I certainly agree with my noble friend that we delude ourselves if we think that words coming out of one meeting of European leaders are going to solve all the problems. Part of the problem seems to have been a belief that the crisis can somehow be dealt with by fine words. I believe that in the underlying work— whether on the two pack, the six pack, or the intergovernmental treaty—there is the beginning of a construct of great significance to underpin the eurozone.

My Lords, would the Minister be prepared to share with us his prepared text on whether there should be an in/out referendum on our membership of the EU? If the Government are holding out the prospect of a referendum in relation to Europe, can he tell me why the Government refuse to have a referendum on the future of your Lordships’ House?

I realise that I walked straight into this one. Now is not the time for an in/out referendum on Europe. Once Europe has settled all the matters that we have talked about, we can look at our relationship with Europe in the round. As for referenda on other matters, the legislation is starting in another place today and, no doubt, it will get here in due course.

Given that the eurozone is very likely to survive in a position very similar to its position at the minute and that it will probably move forward to a banking union and closer economic and fiscal union, what strategic preparations are the Government making in the longer term to make sure that Britain is not marginalised once we get through the existing crisis, however long it takes?

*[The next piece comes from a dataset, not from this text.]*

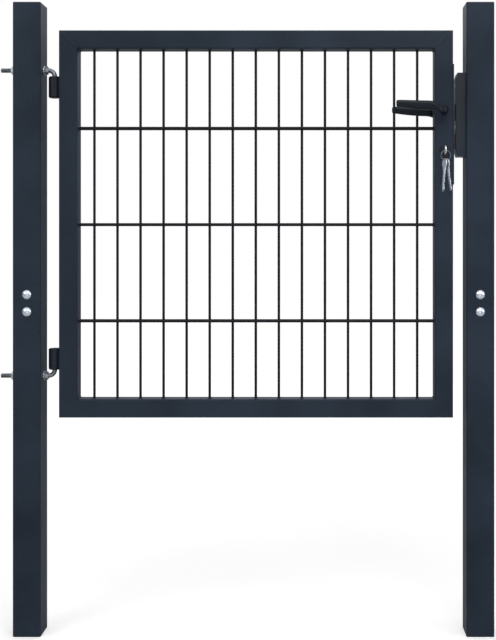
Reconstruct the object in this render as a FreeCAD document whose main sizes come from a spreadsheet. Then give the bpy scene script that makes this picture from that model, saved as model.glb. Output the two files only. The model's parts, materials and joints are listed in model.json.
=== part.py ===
import FreeCAD, Part
import math
import os
import re

import Sketcher

# Swing fence gate: two square posts, a mesh leaf on two bent hinge bolts, a lever lock and its keep.
# Frame: millimetres, +X from the hinge post to the latch post, -Y towards the lock's key side, +Z up.
# Origin: middle of the hinge post's foot.

SIZES = (
    ("post_width", 60), ("post_wall", 2), ("post_corner", 4), ("post_height", 1360),
    ("cap_flange", 3), ("cap_plug", 16), ("cap_rib", 2), ("slip_gap", 0.2), ("thread_gap", 0.05),
    ("sleeve_length", 160), ("sleeve_wall", 2), ("seam_above_leaf", 212.5),
    ("post_bolt_above_seam", 16), ("post_bolt_pitch", 37), ("post_bolt_dia", 8), ("post_bolt_tail", 2),
    ("dome_dia", 20), ("dome_rise", 5), ("post_nut_flats", 13), ("post_nut_thick", 6.5),
    ("hinge_offset", 23.4), ("hinge_rod_dia", 10), ("hinge_rod_tail", 33), ("hinge_bend", 13),
    ("rod_chamfer", 1), ("nut_flats", 16), ("nut_thick", 8), ("washer_dia", 20), ("washer_thick", 2),
    ("bolt_gap", 0.3),
    ("barrel_dia", 26), ("barrel_length", 46), ("barrel_chamfer", 2), ("barrel_neck", 16),
    ("upper_barrel_below_top", 97.5), ("lower_barrel_above_bottom", 102),
    ("pin_gap", 0.1), ("pin_short", 3), ("bend_gap", 0.5),
    ("leaf_width", 848.5), ("leaf_height", 834), ("leaf_below_post_top", 58.5),
    ("tube_width", 40), ("tube_wall", 2), ("tube_corner", 4),
    ("wire_dia", 5), ("wire_pitch", 50), ("rod_dia", 6), ("rod_pitch", 208.5), ("weld_sink", 0.5),
    ("mesh_shift", 1.3), ("rod_drop", 1.2),
    ("lock_backset", 19.4), ("spindle_below_top", 174.5), ("lock_centres", 85),
    ("forend_width", 24), ("forend_thick", 3), ("forend_below_key", 72), ("forend_above_spindle", 103),
    ("case_thick", 15), ("case_depth", 32), ("case_below_key", 42), ("case_above_spindle", 53),
    ("latch_height", 30), ("latch_thick", 12), ("latch_length", 12),
    ("dead_above_key", 22), ("dead_height", 28), ("dead_thick", 10), ("dead_length", 10),
    ("bolt_back", 0.3), ("screw_dia", 5), ("screw_head_dia", 9.5), ("forend_screw_length", 14),
    ("screw_inset", 14), ("keep_screw_inset", 24), ("keep_screw_reach", 8),
    ("keep_gap", 3.6), ("keep_depth", 20.5), ("keep_width", 40), ("keep_below_key", 12),
    ("keep_above_spindle", 83), ("keep_slope_rise", 12), ("keep_slope_run", 3),
    ("keep_pocket_depth", 14), ("keep_pocket_gap", 3),
    ("cylinder_dia", 17), ("cylinder_height", 33), ("cylinder_leg", 10), ("cylinder_proud", 5),
    ("plug_dia", 13), ("plug_length", 47), ("turn_gap", 0.1),
    ("spindle_square", 8), ("spindle_play", 0.6), ("spindle_reach", 50),
    ("neck_width", 12), ("neck_height", 15), ("lever_gap", 0.3), ("lever_out", 42),
    ("lever_length", 112.5), ("grip_thick", 16), ("tip_thick", 13), ("knee_start", 5.5), ("knee_run", 20),
    ("knee_rise", 7.3), ("knee_height", 20.5), ("tip_rise", 12), ("tip_height", 15),
    ("elbow_radius", 11), ("grip_round", 4),
    ("key_thick", 2.2), ("key_blade", 8), ("blade_length", 45), ("shoulder_width", 11),
    ("shoulder_length", 4), ("bow_dia", 21), ("bow_hole", 6), ("bow_hole_inset", 5),
    ("bitting_pitch", 6), ("bitting_flat", 1.2), ("ring_dia", 20.6), ("ring_wire", 1.6), ("ring_gap", 0.3),
    ("hang_drop", 0.9), ("hang_spread", 2.2),
)
ROD_ROWS = 3
WIRE_SIDES = 6
BITTING_CUTS = (1.6, 2.6, 1.1, 2.2, 1.4)
KEY_LEANS = (("left", -3), ("right", 8))
KEY_YAW = 17
SHARP_COSINE = 0.8
PAST = "1"

doc = FreeCAD.newDocument("swing_fence_gate")
sheet = doc.addObject("Spreadsheet::Sheet", "Sizes")
for row, (alias, size) in enumerate(SIZES, start=1):
    sheet.set("A%d" % row, alias)
    sheet.set("B%d" % row, str(size))
    sheet.setAlias("B%d" % row, alias)
doc.recompute()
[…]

My Lords, I think the most important thing is that we continue to be, as we are, constructively at the heart of all the discussions on these matters. As I have already said, there have been some significant achievements, as evidenced in the conclusions of the June Council, and that is the basis on which we have to continue our discussions. I would not think about it in the contingency planning terms that my noble friend portrays. We are there at the heart of the discussions and are continuing to focus our partners on growth and the completion of the single market.